The school had quarters for my uncle's family and they were there for quite a number of years until my Uncle retired and then moved to Sibu in the 1980's. My cousins have become very prominent professionals and the two girls are wives of very important people in Sarawak.

This is the front portion of the school where a small open space would greet visitors. The school building is perched on a hill. The classrooms are still fine but the chairs and tables are all gone. A few bats are seen flying around. Next door a farmer is raising swiflets for birds' nests.

A Chinese saying still remains on one of the walls "Hard work will reward you...Fun will result in nothingness......"

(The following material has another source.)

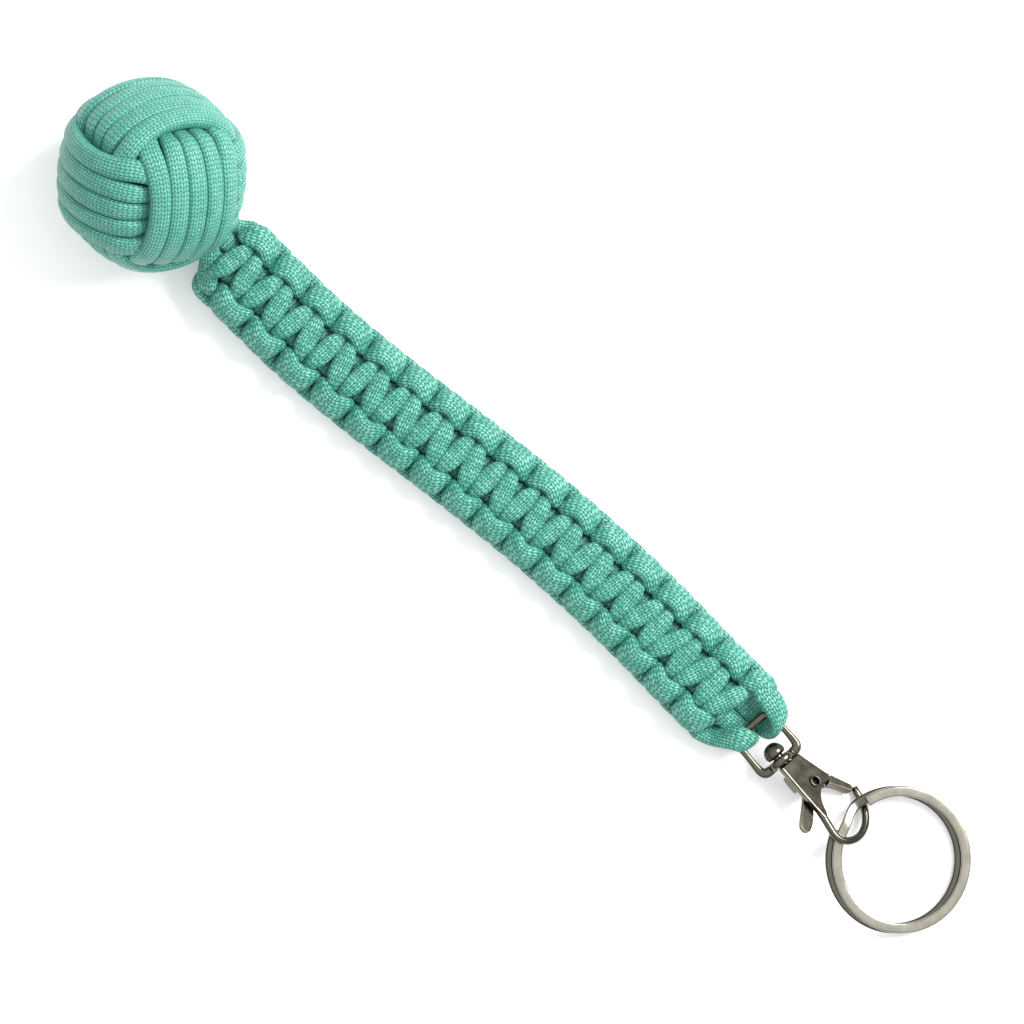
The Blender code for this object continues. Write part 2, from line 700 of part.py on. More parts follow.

A school assembly bench remains solitary at a corner....

A Foochow Stove is all that is left behind in the kitchen. My aunt used to cook great dishes....

Another view of the school...

The School name remains...no sign of English of Bahasa Malaysia ...


NBA!!

My uncle Lau Pang Kui passed away a few years ago. Being very philosophical he would only sigh if he could see this school being abandoned because of rural-urban migration.

My aunt is now long retired but is happy in Sibu where she is near her children.

Where have the laughter of children gone?
Bats greeted - winged across the empty hall.
Where fragrant flowers used to bloom
Weeds fill their space and climb the wall
Where sounds of cooking filled the room
Only spider webs can be seen hanging.
Even the family photos on the wall are gone.

16 comments:

Ann said...

"Hard work will reward you...Fun will result in nothingness......"

CY,

I chuckle to myself. How times have changed, and how different places place different emphasis in education. Now, I have to make my lessons fun for my students, otherwise they will not learn.

Ah Ngao said...

what are they going to do with this place in future? you heard of any plans? - like rebuilding them again?

Bengbeng said...

this rural urban migration is hotting up.. the Lanang bridge is a heavy toil on the ppl

Sarawakiana@2 said...

Dear Ann
I know....I know...how we have to get our teacher trainees to write lesson plans so that games and activities are built into learning. I even remember my Chinese subject teacher ever struck my head because I was smiling at something very funny (not his lesson) and he asked me to pay attention...
I think the value statement tells the pupils to love learning and not play too much outside...
But I do chuckle too....learning should be fun...and active.

Sarawakiana@2 said...

Dear Ah Ngao
If I am not mistaken the property still belongs to the Tien Chin Management . The new school has been planted in Sibu and the same people are running the school there with funds from the government etc.

Sarawakiana@2 said...

Bengbeng

The bridge is breaking the back of the farmers.......

Anonymous said...

I like to see the stove made of earth! It may not be found any more

Sarawakiana@2 said...

Hi Anonymous...one day I would like to have that kind of stove in my kitchen besides an Italian one for making wonderful pizzas!

But then how many kinds of kitchen can a woman have?

The Foochow stove is a wonderful innovation.

Sarikeian said...

Hi CY,
What is your uncle Lau Pang Kui's Chinese name? If it is 劉邦魁, then your uncle was my teacher when I was in Primary 3 and 4. He taught for 2 or 3 years in Sarikei and then moved on to Sibu.

Sarawakiana@2 said...

That's his name!! It is lovely to know that...his wife is now in Sibu.

One of these days I will write about him and put up some photos of him in my blog. Stay tuned!

Thanks.

Ann said...

CY,

I think only us in Sarawak use the term "LUMBANG". My West Malaysian and Singaporeon friends don't use it.

Also the word, SONGBONG.

Sarawakiana@2 said...

Ann
I am wondering about lumbang too.

Songbong is lawa too but I heard lawa is also "nice looking". The west Malaysians never use the B word as it is for you know...the other end. We used to say the B word to mean bump...e.g. you got a nice bump for wearing of kebaya....you got a nice b. like Serimah!

Hee Kang said...

You missed out 林婆生my principal ranging from 1974-1978, 刘忠仪代校长1979,黄笃平1979-1981 before徐传朝took over as principal again in till his retirement.

Your auntie was my teacher in Primary 1.

Nice to recall this history. May be I ought to write a history about Thian Ching which was formed by my late grandfather in 1953.

Sarawakiana@2 said...

Thanks...it is difficult to find the history of Thian Chin school. I think you should write the history..More historical documents to help support the real history of Sibu!!

I am sure my aunt would be very happy to kinow you are doing great!!

thanks...God bless.

Anonymous said...

I studied in Thian Chin Primary School from 1968-1973. I remembered Teacher Lau Pang Kui who used to teach children song using a cassette recorder. Teacher Ting Ing Nga taught me History and Chinese. In primary 4, my history get 100 mark. My Chinese name is 张泰煌,perhaps Teacher Ting Ing Nga 先生娘 could still remember me. I am now staying and working in Singapore.

Anthony said...

I must be getting old, your names could not trigger your faces! I was one of the student during Principal Lau and later Principal Ling. I knew them and they knew me very well. 陈亦雅先生娘teached History class!